É muito cedo para fazer um julgamento. Excetuando a minha intervenção em Aveiro na Assembleia Municipal entre 2013 e 2017, não frequento reuniões partidárias desde 2011, pelo que sigo os acontecimentos como qualquer cidadão. Assim sendo, e do meu posto de observação, penso que há boa intenção, mas muito pouco tempo para poder ser justo na avaliação do novo líder do PSD. Para bem da construção de alternativas à situação, espero que tenha os maiores sucessos e penso que tem os predicados para vir a ser um bom líder da oposição.
Como analisa a atuação do executivo do primeiro-ministro António Costa?

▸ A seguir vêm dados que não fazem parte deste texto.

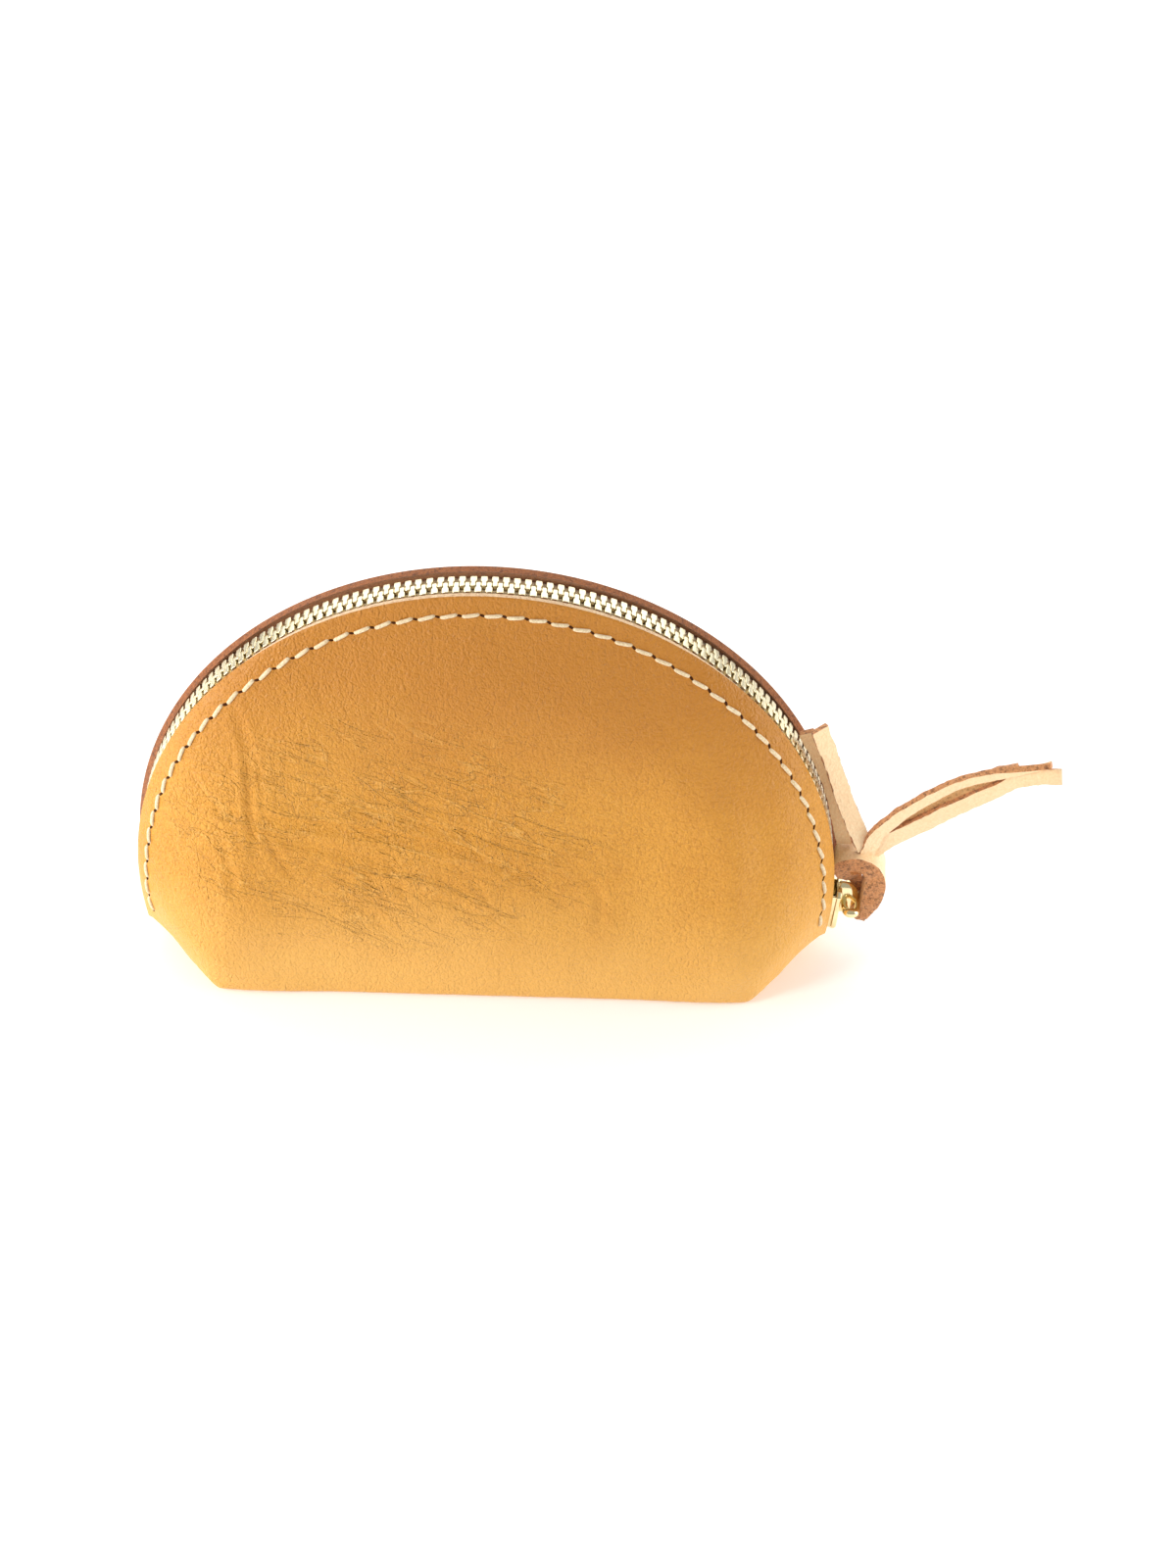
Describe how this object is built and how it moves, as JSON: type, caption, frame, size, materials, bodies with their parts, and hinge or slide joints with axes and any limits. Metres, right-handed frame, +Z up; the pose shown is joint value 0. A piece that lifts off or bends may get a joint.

Bem no plano das finanças, ainda que usando uma estratégia de contenção de despesa corrente que, sem reformas na administração, vai acabar por se tornar insustentável. Nas outras áreas, é normal que alguém com uma visão mais liberal do Estado e da economia como eu, preferisse outras políticas. De qualquer modo, acima das minhas expectativas iniciais.
Como avalia os dois anos de mandato do Presidente da República Marcelo Rebelo de Sousa?
O Professor Marcelo Rebelo de Sousa é, de muito longe, o político mais popular de Portugal. Deste ponto de vista, tem sido um sucesso retumbante. Quanto ao mais, na substância, tirando alguns reparos pontuais, acho que tem tido um papel muito positivo de que o país carecia.
Como analisa a liderança de presidente da Câmara Municipal de Aveiro Ribau Esteves?
O engenheiro Ribau Esteves teve a capacidade única de resolver a tragédia nanceira a que a Câmara de Aveiro tinha chegado. Só isso, a meu ver, justifica plenamente a confiança que os aveirenses depositaram nele. Espero agora que tenha um excelente desempenho e que, sempre que possível, oiça a excelente equipa de vereadores que teve o mérito de escolher. O seu desempenho na equipa que lidera é muito importante para o presente e para o futuro da nossa comunidade.